CO2 Reduction Mechanism on the Cu2O(110) Surface: A First-Principles Study

Cu₂O is an attractive catalyst for the selective reduction of CO₂ to methanol. However, the mechanism of the reaction and the role of the Cu species in different oxidation states are not well understood yet. In this work, by first-principles calculations, we investigate the mechanism of the reaction on the Cu₂O(110) surface, which is the most selective for methanol, in different degrees of reduction: ideal surface, slightly reduced surface (SRS), and partially reduced surface (PRS).
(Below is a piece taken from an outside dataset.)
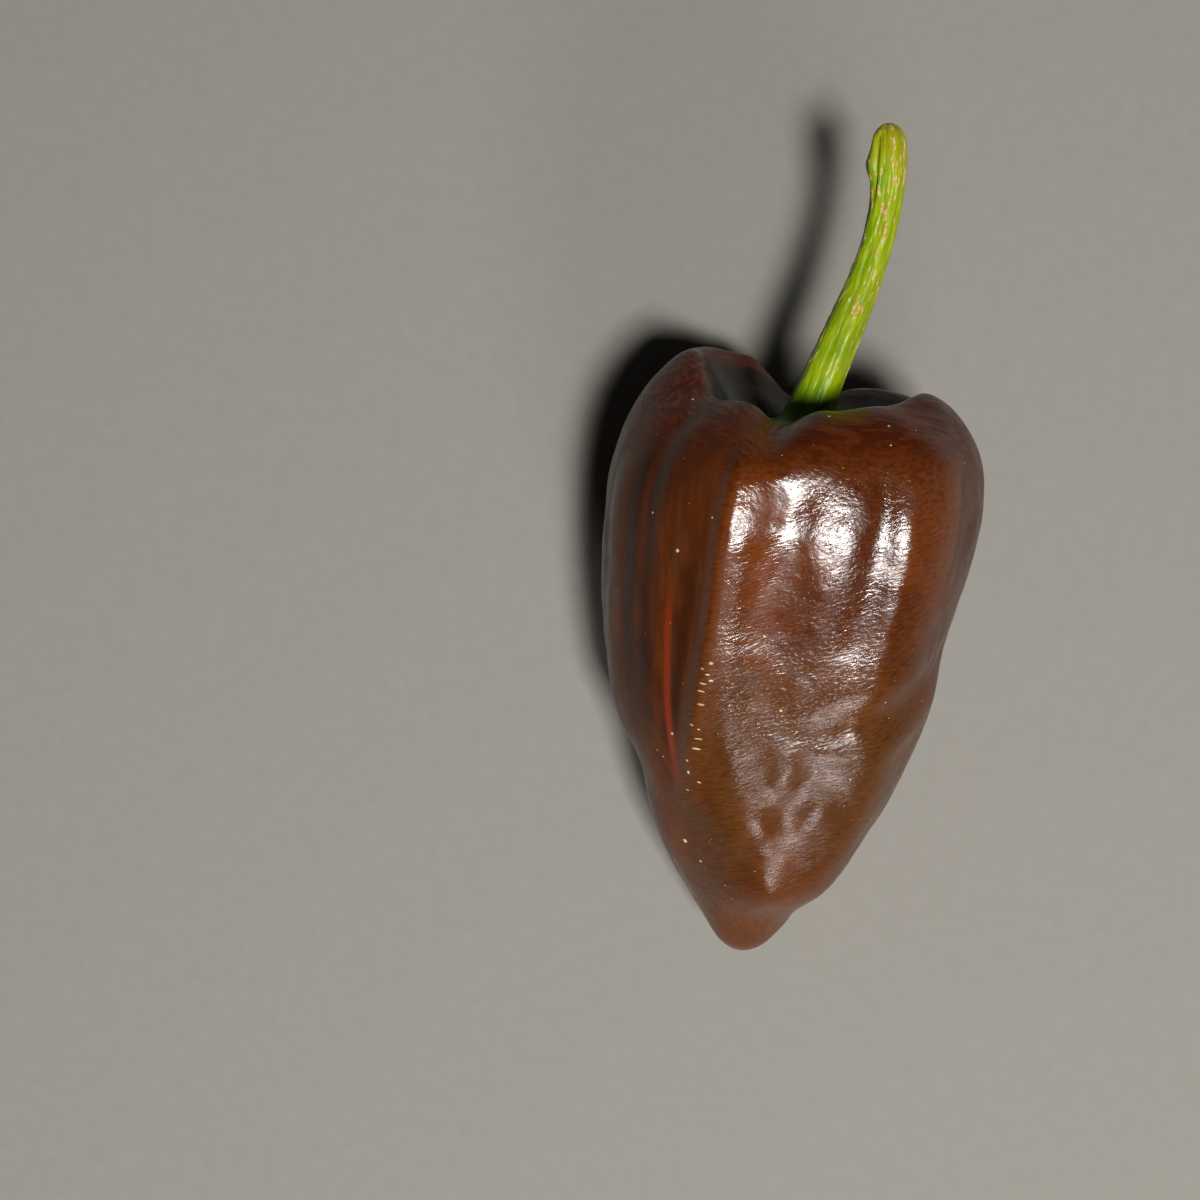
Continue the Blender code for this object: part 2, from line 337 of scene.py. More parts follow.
def skin_zones(angle, station, radius, share):
    """How much of the hollow's painted shade, the rim's red, the streak's red and the rim's lip a place
    has.
    """
    # The hollow's near black is painted shade.
    inside = 1.0 - smooth_step(*HOLLOW_ENDS, share)
    shoulder = (1.0 - inside) * (1.0 - smooth_step(-1.0, 8.0, station))
    across = abs(round_from(angle, STREAK_ANGLE, radius))
    streak = band(station, 22.0, 30.0, 47.0, 54.0) * (1.0 - smooth_step(0.3, 0.9, across))
    lip = bell((share - LIP_SHARE) / 0.006) * band(angle % 360.0, 20.0, 45.0, 120.0, 140.0)
    return inside, shoulder, streak, lip


def skin_satin(angle, station, radius, share):
    """How far the skin's wax is worn to a satin: on the flanks, and a little towards the tip."""
    left = smooth_step(0.5, 3.0, left_of_ridge(angle, station, radius))
    right = smooth_step(-6.0, 20.0, -turn_between(angle, RIGHT_FLANK))
    lower = 0.2 * smooth_step(34.0, 46.0, station)
    return max(left, right, lower) * smooth_step(0.2, 0.24, share)


def skin_painted_reflection(angle, station, radius):
    """How far a place is on a painted reflection: on the right shoulder, or in a strip by the ridge."""
    # Painted reflection: a paler patch that starts at the right shoulder's crisp edge, and a strip by
    # the ridge.
    reflection_panel = band(round_from(angle, SHOULDER_EDGE, radius), -0.5, 0.3, 3.0, 9.0)
    reflection_panel *= band(station, -3.0, 1.0, 10.0, 34.0)
    ridge_reflection = band(left_of_ridge(angle, station, radius), -3.4, -2.4, -0.6, 0.2)
    return max(reflection_panel, ridge_reflection * band(station, 12.0, 20.0, 38.0, 52.0))


def skin_tones(angle, station, radius):
    """How much of the painted glow, the flanks' painted shade, the front's olive and the notch's folds a
    place has.
    """
    left = left_of_ridge(angle, station, radius)
    at, drift, end = VALLEY
    valley = round_from(angle, drifted(at, drift, station / end), radius)
    # A painted glow, as of light shining through the skin: in the valley, along the ridge's left edge
    # and towards the tip.
    painted_glow = max(
        bell((valley + 1.0) / 3.2) * band(station, 4.0, 12.0, 24.0, 46.0),
        bell((left + 0.2) / 0.7) * band(station, 8.0, 14.0, 50.0, 62.0),
        bell((left - 1.5) / 4.5) * smooth_step(42.0, 54.0, station),
    )
    on_flank = smooth_step(1.0, 3.5, left)
    olive = smooth_step(24.0, 42.0, station) * (1.0 - 0.6 * smooth_step(54.0, 68.0, station))
    olive *= 1.0 - on_flank
    # Painted shade: a band left of the ridge, and lines in the left flank's furrows.
    line_shade = 0.6 * bell((left - 4.0) / 2.2) * band(station, 12.0, 24.0, 44.0, 60.0)
    for line, depth in FURROW_SHADE_LINES:
        fade = band(station, 0.0, 10.0, 30.0, 60.0)
        line_shade = max(line_shade, depth * fade * bell(round_from(angle, line, radius) / 2.0))
    # Painted shade over the left flank, and over the right flank beyond the painted reflection's edge.
    left_flank_shade = 0.5 * on_flank * (1.0 - 0.7 * smooth_step(44.0, 58.0, station)) + 0.5 * line_shade
    edge = round_from(angle, SHOULDER_EDGE, radius)
    right_flank_shade = 0.62 * (1.0 - smooth_step(-0.5, 0.3, edge)) * (1.0 - smooth_step(24.0, 44.0, station))
    notch = bell(round_from(angle, NOTCH_ANGLE, radius) / 3.6) * bell((station - 4.0) / 4.5)
    return painted_glow, max(left_flank_shade, right_flank_shade), olive, notch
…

The most favorable reaction pathways on the three surfaces were identified. We found that Cu(I) on the ideal surface is not capable of chemisorbing CO₂, but surface oxygen serves as the active site which selectively converts CO₂ to CH₃OH with a limiting potential of −0.77 V. The Cu(0) on the SRS and PRS promotes the adsorption and reduction of CO₂, while the removal of the residue O* becomes potential/rate limiting with a more negative limiting potential than the ideal surface. The SRS is selective to methanol while the PRS becomes selective to methane. The result suggests that the key to high methanol selectivity is to avoid the reduction of Cu(I), which provides a new strategy for the design of more efficient catalysts for selective CO₂ reduction to methanol.